研究ノート
西塔由貴子:西洋古典における色彩表現の研究
「葡萄酒色の海」ってどんな色? 「薔薇色の指をした暁の女神」とは一体何のこと? ホメロス叙事詩を読みながら興味津々、不思議に思ったことが今の研究に取り組むきっかけです。遠い昔に語られたものとはいえ、ホメロス叙事詩には、「灰色(群青?)の目」「鮮やかな緋色の帯」「黒い死」などが登場し、実はとても色彩表現豊かな物語です。
こういった興味深い(妙な?)色彩表現に着目する私の研究は、ホメロスの作品を中心に、西洋古典に現れる[色][色彩修飾語]を精査・分類・整理し、詩句の文学的効果を考察することによって、詩人の創造性および「色彩」の象徴性や社会的役割を明らかにすることを大きな目的としています。とくに今後数年間は、色の認識を大きく左右する「光」と「輝き」に焦点を当て、光の表象や役割について独自の見解を提示したいと考えており、現在、科研費をいただいてその研究を進めています。

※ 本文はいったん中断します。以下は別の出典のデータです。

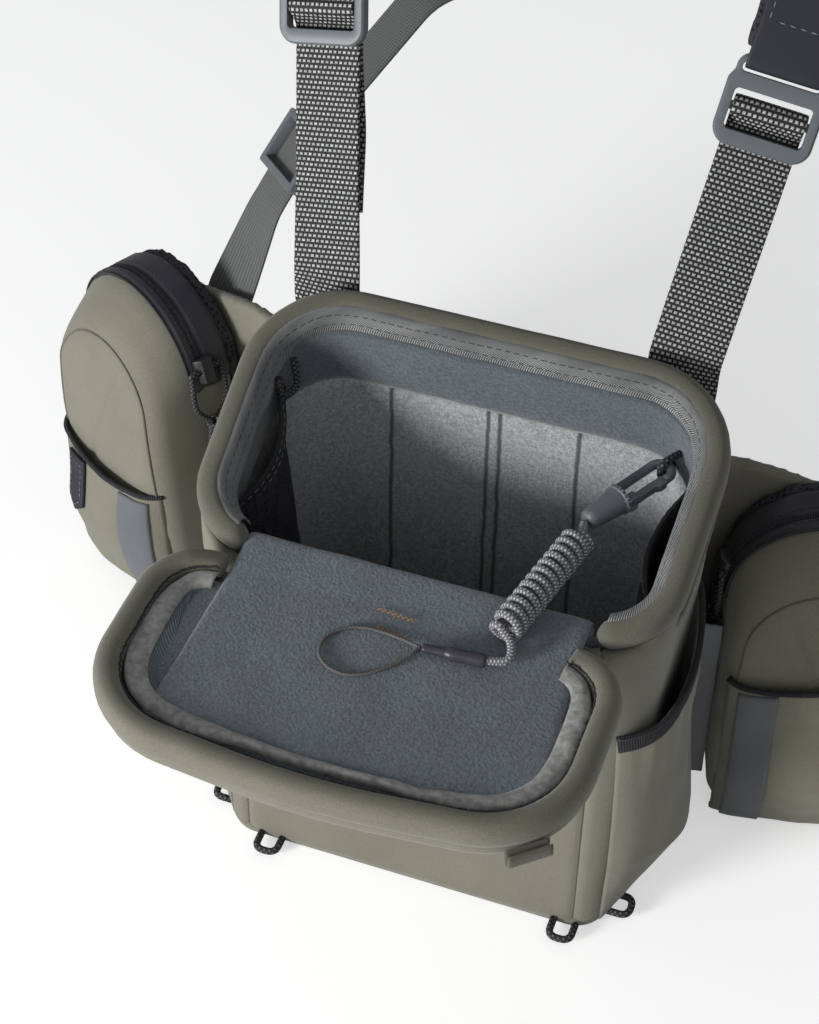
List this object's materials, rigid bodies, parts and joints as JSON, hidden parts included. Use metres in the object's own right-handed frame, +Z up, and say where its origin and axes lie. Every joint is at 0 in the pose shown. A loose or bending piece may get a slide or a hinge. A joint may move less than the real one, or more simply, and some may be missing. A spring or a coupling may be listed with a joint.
{
  "type": "binocular harness pack",
  "caption": "Chest-worn binocular pack of stretch-woven cloth: a padded open-top pouch with a forward-opening lid, zipped side pouches, a tethered clip and a webbing shoulder harness.",
  "frame": {"origin": "middle of the main pouch's base, on the surface that the pack stands on", "axes": "+Z up; the pack's front faces -Y; +X is on the right of someone who looks at the front"},
  "size_m": [0.363, 0.4269, 0.3804],
  "materials": {
    "olive_cloth": "stretch-woven cloth, matt, fine speckle",
    "fleece": "blue-grey short fleece",
    "pale_fleece": "light grey mottled fleece-faced lining",
    "grosgrain": "ribbed black and white tape",
    "mesh": "dark spacer mesh",
    "lining": "smooth light blue-grey binding cloth",
    "zip_tape": "coated dark zip tape with a coil",
    "binding": "ribbed dark elastic binding",
    "webbing": "black and white weft-ribbed webbing",
    "plain_webbing": "plain pale grey webbing",
    "tab_cloth": "dark coated cloth, matt",
    "pad_cloth": "padded cloth, matt",
    "hardware": "satin grey moulded plastic",
    "slider": "dark satin coated metal",
    "cord": "braided black and white cord",
    "elastic": "elastic cord with a braided cover",
    "sleeve": "shrink sleeve, semi gloss",
    "stiffener": "plain sheet",
    "stripe": "smooth grey-blue strip"
  },
  "bodies": {
    "pack": {"front_panel": "olive_cloth", "back_panel": "olive_cloth", "side_panel_left": "olive_cloth", "side_panel_right": "olive_cloth", "base_panel": "olive_cloth", "base_liner": "pale_fleece", "back_liner": "pale_fleece", "wall_liner": "fleece", "fleece_band": "fleece", "rim_roll": "olive_cloth", "rim_grosgrain": "grosgrain", "stretch_pocket_left": "olive_cloth", "stretch_pocket_right": "olive_cloth", "mesh_pockets": "mesh", "lid_fold": "fleece", "side_pouch_shell_left": "olive_cloth", "side_pouch_shell_right": "olive_cloth", "side_pouch_back_left": "olive_cloth", "side_pouch_back_right": "olive_cloth", "zip_band_left": "zip_tape", "zip_band_right": "zip_tape", "front_pocket_left": "olive_cloth", "front_pocket_right": "olive_cloth", "pocket_stripes": "stripe", "pocket_tabs": "tab_cloth", "pocket_bindings": "binding", "wing_left": "pad_cloth", "wing_right": "pad_cloth", "wing_gussets": "lining", "front_strap_left": "webbing", "front_strap_right": "webbing", "ladder_lock_left": "hardware", "ladder_lock_right": "hardware", "shoulder_pad_left": "pad_cloth", "shoulder_pad_right": "pad_cloth", "shoulder_tabs": "tab_cloth", "rear_strap_left": "plain_webbing", "rear_strap_right": "plain_webbing", "yoke": "pad_cloth", "lash_loops": "cord", "inner_loops": "cord", "hook_body": "hardware", "tether_coil": "elastic", "tether_lead": "elastic"},
    "lid": {"lid_rim_roll": "olive_cloth", "lid_shell": "olive_cloth", "lid_stiffener": "stiffener", "lid_fleece_panel": "fleece", "lid_lining_strip": "lining", "lid_pull_tab": "tab_cloth", "tether_sleeve": "sleeve", "tether_loop": "cord"},
    "slider_left": {"zip_slider_left": "slider"},
    "slider_right": {"zip_slider_right": "slider"},
    "pull_left": {"zip_pull_left": "cord"},
    "pull_right": {"zip_pull_right": "cord"},
    "gate": {"hook_gate": "hardware"},
    "glide_left": {"triglide_left": "hardware"},
    "glide_right": {"triglide_right": "hardware"}
  },
  "joints": [
    {"name": "lid_hinge", "type": "hinge", "parent": "pack", "child": "lid", "pos_m": [0, -0.045, 0.157], "axis": [-1, 0, 0], "range_deg": [0, 158.2], "deforming": ["lid_fold", "tether_coil", "tether_lead"]},
    {"name": "zip_slider_left", "type": "hinge", "parent": "pack", "child": "slider_left", "pos_m": [-0.16198, 0.08209, 0.10723], "axis": [-0.4848, -0.8746, 0], "range_deg": [0, 168]},
    {"name": "zip_slider_right", "type": "hinge", "parent": "pack", "child": "slider_right", "pos_m": [0.1245, 0.049, 0.103], "axis": [-0.2756, 0.9613, 0], "range_deg": [0, 168]},
    {"name": "zip_pull_left", "type": "hinge", "parent": "slider_left", "child": "pull_left", "pos_m": [-0.1271, 0.06961, 0.11932], "axis": [-0.4848, -0.8746, 0], "range_deg": [0, 40]},
    {"name": "zip_pull_right", "type": "hinge", "parent": "slider_right", "child": "pull_right", "pos_m": [0.08656, 0.04436, 0.11055], "axis": [-0.2756, 0.9613, 0], "range_deg": [0, 20]},
    {"name": "hook_gate", "type": "hinge", "parent": "pack", "child": "gate", "pos_m": [0.05853, 0.01179, 0.16365], "axis": [-0.0325, -0.0551, 0.998], "range_deg": [0, 14], "stiffness_Nm_per_rad": 0.01, "springref_deg": -11.46},
    {"name": "triglide_left", "type": "slide", "parent": "pack", "child": "glide_left", "axis": [0.3831, 0.5378, 0.751], "range_m": [-0.008, 0.008]},
    {"name": "triglide_right", "type": "slide", "parent": "pack", "child": "glide_right", "axis": [-0.1153, 0.6483, 0.7526], "range_m": [-0.008, 0.008]}
  ]
}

具体的には、作品に見られる「光」や「輝く」に関連する表現を抽出して分類・整理し、それらが文脈上どのように使用されているのか分析考察し、文学的効果や表象を探るとともに、現代の西欧文化・思想にも通底する色彩感覚に及ぼした影響とその文化的背景を明らかにすることによって、西洋古典における色彩感覚の深層に迫り、西洋古典ならびに西欧文化・思想の解釈に新たな局面を拓く契機とします。「陽の光りの如く純白に輝く」ドレスや、ゼウスを叙述する「白熱の雷光を揮う神」、武具をつけたアキレウスの両眼が「燃える火の如く輝く」、彼の楯から「月光にも似た光が輝き出す」、兜は「星の如く輝く」など、光や輝きを描写した表現は、ホメロスをはじめ西洋古典の作品に数多く登場します。先行研究においても、色の認識や定義は現代とは異なるものの、古代ギリシア人が光の陰影を認識していたという見解は多数あります。光や輝きといった明るい色合いにスポットライトを当てて、多方面に影響を及ぼす「光」「輝き」のさまざまな役割や効果を浮き彫りにし、文学に留まらない研究成果を導きます。
色彩表現に関わる研究は、人類がどのように色を知覚してきたのかというプロセスを理解するうえで大きな役割を果たすと同時に、日常生活の中で私たちが何気なく行う選択・決定そのものを左右する要因を探ることでもあります。次回海に行くとき、目の前に広がるのは「青い海」だろうか、そして今、自分が身につけている服の色は何色か、なぜ今日はその色の服を選んだのか考えてみませんか。